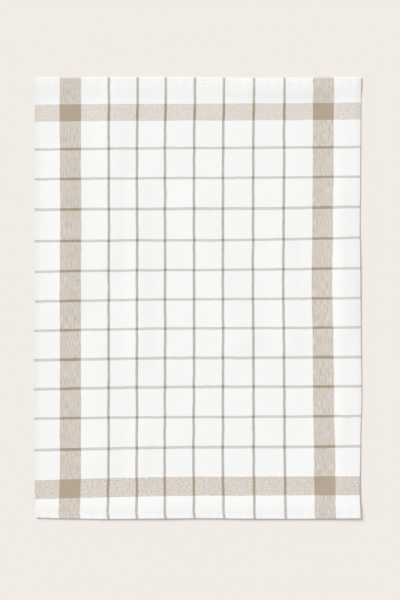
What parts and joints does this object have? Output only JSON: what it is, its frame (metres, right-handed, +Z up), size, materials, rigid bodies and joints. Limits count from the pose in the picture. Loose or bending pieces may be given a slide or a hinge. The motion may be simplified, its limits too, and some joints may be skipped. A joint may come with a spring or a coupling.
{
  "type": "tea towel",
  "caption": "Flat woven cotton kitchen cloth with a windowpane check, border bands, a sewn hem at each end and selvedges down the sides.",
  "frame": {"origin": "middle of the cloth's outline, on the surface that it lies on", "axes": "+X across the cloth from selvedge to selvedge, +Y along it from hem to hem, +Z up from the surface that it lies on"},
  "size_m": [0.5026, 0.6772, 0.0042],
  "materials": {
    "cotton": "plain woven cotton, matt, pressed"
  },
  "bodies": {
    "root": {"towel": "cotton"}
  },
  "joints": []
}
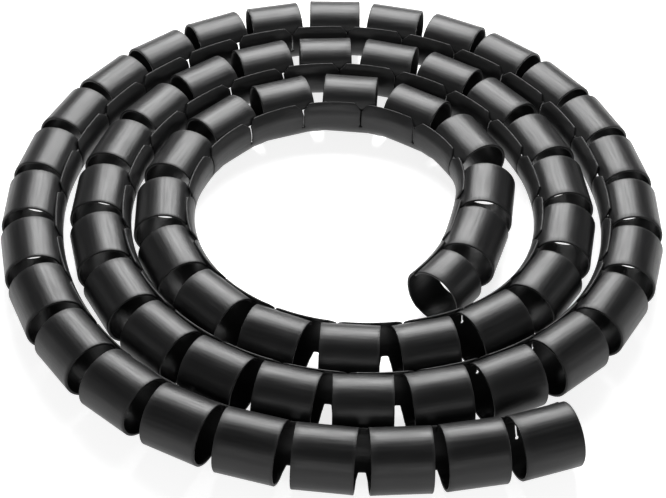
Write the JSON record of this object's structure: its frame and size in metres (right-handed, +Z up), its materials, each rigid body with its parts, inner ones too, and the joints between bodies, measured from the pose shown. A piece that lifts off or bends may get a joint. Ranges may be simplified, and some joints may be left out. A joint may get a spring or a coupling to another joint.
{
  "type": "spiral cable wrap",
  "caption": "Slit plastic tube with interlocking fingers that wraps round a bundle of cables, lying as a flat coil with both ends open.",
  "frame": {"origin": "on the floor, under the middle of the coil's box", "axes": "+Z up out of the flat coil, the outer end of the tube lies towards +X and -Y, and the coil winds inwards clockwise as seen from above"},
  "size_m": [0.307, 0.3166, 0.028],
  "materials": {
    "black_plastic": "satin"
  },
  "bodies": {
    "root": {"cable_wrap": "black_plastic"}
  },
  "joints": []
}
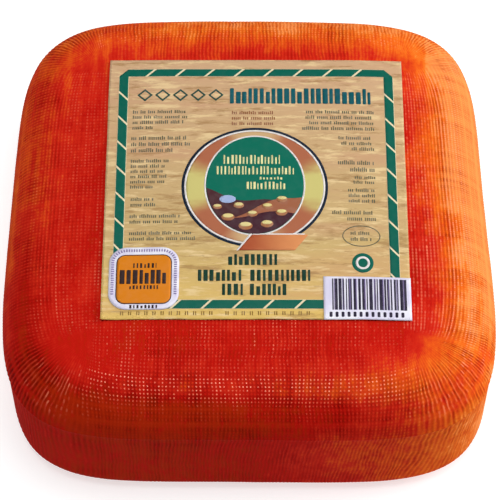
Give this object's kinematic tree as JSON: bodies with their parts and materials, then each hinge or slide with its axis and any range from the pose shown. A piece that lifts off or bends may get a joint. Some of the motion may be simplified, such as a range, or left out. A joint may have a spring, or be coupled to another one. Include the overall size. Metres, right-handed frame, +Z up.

# # # # # # #

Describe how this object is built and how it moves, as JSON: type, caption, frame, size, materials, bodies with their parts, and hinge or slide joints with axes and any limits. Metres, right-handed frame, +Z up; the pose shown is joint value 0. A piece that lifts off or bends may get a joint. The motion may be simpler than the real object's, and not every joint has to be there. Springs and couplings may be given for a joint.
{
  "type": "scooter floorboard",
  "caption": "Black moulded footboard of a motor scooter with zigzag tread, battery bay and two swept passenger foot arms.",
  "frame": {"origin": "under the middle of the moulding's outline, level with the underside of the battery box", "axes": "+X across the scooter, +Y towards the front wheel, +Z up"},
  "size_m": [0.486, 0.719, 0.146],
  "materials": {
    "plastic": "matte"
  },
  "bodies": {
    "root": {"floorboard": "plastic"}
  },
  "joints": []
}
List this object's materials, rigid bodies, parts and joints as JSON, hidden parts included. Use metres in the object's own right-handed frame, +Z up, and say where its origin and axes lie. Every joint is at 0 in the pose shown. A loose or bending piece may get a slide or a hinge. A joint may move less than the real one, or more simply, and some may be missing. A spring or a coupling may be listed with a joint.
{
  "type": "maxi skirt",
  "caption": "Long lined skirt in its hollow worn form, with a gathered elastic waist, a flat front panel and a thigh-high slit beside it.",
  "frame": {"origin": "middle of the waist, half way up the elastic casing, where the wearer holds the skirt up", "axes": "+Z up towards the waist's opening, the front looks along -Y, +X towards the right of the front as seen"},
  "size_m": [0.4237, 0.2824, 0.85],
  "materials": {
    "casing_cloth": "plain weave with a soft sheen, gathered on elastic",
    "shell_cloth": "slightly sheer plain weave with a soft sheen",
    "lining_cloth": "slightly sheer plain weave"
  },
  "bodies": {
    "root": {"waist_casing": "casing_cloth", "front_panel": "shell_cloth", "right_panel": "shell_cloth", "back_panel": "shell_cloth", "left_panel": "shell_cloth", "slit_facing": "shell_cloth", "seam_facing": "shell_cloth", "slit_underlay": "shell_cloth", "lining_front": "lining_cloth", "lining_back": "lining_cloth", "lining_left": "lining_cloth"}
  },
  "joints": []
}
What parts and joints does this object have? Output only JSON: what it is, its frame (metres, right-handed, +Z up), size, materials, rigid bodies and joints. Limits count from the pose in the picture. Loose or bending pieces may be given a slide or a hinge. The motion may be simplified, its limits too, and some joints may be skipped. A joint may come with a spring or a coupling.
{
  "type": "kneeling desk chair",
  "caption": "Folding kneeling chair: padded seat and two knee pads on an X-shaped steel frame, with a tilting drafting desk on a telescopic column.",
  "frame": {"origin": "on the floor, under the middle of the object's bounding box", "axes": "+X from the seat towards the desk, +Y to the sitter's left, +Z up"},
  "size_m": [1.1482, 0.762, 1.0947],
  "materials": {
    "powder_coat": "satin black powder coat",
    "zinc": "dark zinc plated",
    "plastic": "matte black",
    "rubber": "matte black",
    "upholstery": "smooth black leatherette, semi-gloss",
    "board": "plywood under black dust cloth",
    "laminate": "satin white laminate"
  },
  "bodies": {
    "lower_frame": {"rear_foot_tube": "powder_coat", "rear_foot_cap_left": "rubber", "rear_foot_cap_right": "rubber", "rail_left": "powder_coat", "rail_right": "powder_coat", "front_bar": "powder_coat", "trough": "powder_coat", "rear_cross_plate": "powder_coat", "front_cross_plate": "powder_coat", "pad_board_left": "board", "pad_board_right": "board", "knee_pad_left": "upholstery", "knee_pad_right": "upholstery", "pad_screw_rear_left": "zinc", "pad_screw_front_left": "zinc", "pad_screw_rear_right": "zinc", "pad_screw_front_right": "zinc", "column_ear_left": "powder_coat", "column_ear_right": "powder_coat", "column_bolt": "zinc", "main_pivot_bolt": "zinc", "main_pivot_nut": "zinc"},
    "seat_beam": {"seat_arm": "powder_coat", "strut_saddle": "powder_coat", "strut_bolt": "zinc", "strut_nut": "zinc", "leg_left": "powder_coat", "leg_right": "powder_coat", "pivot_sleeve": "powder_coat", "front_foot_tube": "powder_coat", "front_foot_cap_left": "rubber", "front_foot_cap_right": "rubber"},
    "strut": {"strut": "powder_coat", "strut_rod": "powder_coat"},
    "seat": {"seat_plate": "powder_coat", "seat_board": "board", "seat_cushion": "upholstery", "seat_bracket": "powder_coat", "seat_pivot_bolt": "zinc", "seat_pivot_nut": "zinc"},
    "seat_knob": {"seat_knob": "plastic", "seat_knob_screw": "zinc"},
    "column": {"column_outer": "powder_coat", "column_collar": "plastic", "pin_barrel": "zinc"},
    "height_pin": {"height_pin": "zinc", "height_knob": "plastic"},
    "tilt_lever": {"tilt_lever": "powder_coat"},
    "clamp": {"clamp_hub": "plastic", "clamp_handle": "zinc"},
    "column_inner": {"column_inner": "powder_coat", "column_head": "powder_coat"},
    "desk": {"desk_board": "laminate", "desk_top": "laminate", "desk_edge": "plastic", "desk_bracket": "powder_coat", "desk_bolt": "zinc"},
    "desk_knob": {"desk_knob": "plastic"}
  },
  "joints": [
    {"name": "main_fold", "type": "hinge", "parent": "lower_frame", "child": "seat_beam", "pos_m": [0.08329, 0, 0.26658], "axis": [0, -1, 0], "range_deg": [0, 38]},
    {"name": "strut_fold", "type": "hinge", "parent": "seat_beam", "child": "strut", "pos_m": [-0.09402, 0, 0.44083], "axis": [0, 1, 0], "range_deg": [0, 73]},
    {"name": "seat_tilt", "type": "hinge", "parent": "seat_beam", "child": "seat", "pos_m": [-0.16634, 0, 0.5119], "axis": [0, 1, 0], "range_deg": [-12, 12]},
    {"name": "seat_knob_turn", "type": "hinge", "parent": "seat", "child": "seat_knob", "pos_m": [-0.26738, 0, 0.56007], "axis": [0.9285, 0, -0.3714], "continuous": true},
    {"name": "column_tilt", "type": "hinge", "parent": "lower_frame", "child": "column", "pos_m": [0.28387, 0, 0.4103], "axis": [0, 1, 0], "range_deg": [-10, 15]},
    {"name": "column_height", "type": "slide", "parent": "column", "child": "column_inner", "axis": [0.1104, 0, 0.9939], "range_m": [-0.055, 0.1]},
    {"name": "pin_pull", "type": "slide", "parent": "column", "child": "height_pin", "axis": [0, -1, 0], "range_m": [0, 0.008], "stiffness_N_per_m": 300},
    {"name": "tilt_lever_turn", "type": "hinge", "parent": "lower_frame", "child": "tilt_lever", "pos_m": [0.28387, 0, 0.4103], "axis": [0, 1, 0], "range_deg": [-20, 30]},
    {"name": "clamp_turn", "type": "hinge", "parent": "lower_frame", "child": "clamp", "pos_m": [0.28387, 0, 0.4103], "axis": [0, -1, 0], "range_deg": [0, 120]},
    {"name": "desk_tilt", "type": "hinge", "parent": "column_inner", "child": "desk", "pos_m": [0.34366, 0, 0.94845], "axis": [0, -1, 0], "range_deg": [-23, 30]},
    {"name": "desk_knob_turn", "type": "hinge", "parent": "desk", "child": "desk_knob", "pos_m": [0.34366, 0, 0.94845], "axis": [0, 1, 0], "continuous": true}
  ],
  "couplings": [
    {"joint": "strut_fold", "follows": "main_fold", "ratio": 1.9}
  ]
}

# # # # # # #

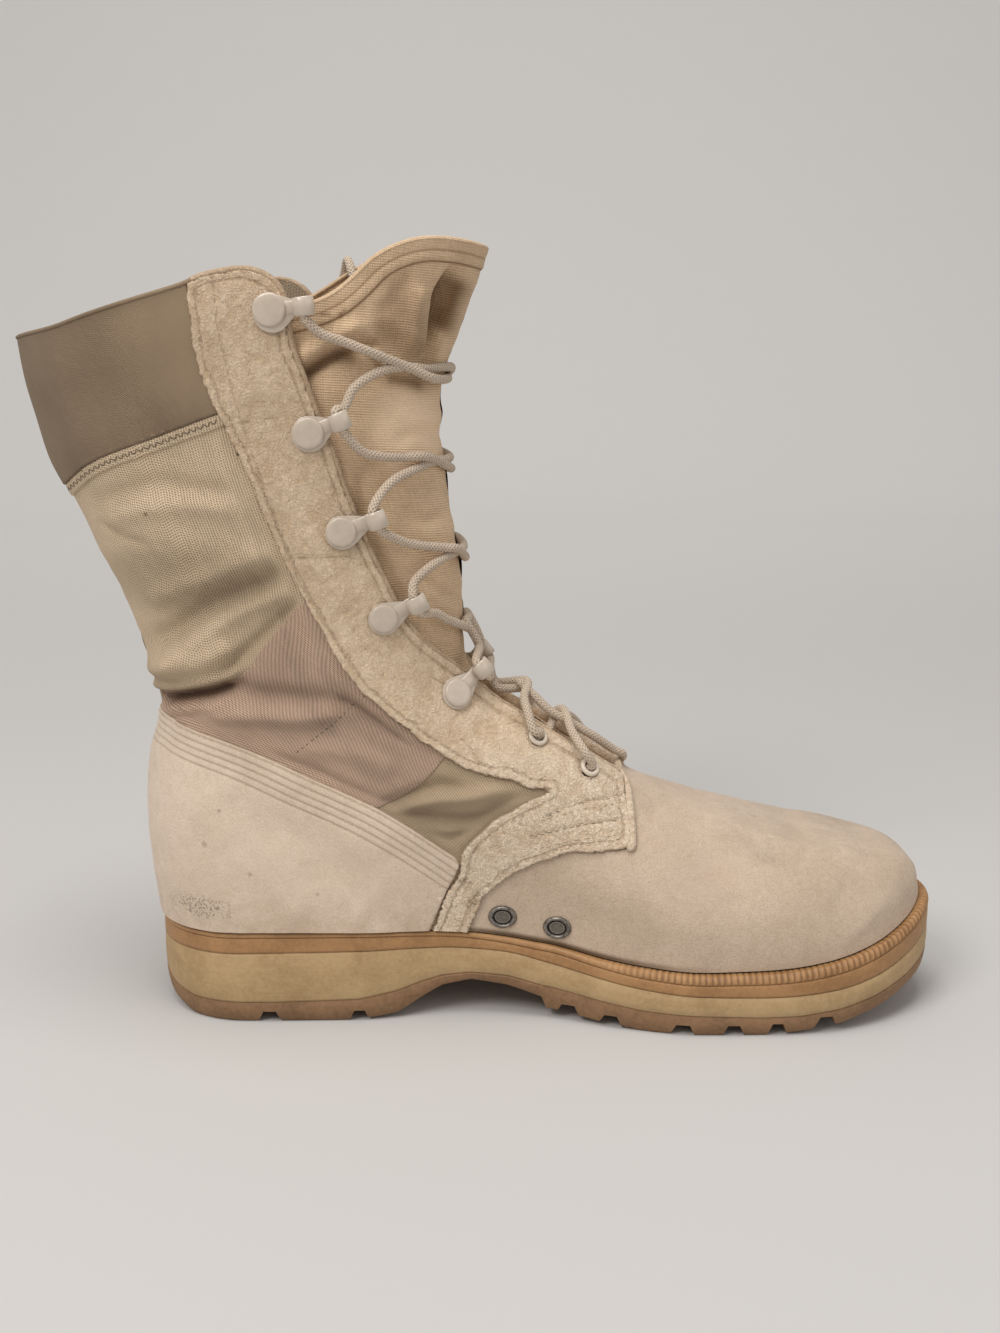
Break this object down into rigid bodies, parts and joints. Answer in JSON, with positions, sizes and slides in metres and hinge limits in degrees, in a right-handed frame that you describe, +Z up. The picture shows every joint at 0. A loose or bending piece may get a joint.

# # # # # # #

=== Task to carry out ===
Gather all lines from the listing above in which "down" occurs.

=== Answer for this exercise ===
  "caption": "Flat woven cotton kitchen cloth with a windowpane check, border bands, a sewn hem at each end and selvedges down the sides.",
Break this object down into rigid bodies, parts and joints. Answer in JSON, with positions, sizes and slides in metres and hinge limits in degrees, in a right-handed frame that you describe, +Z up. The picture shows every joint at 0. A loose or bending piece may get a joint.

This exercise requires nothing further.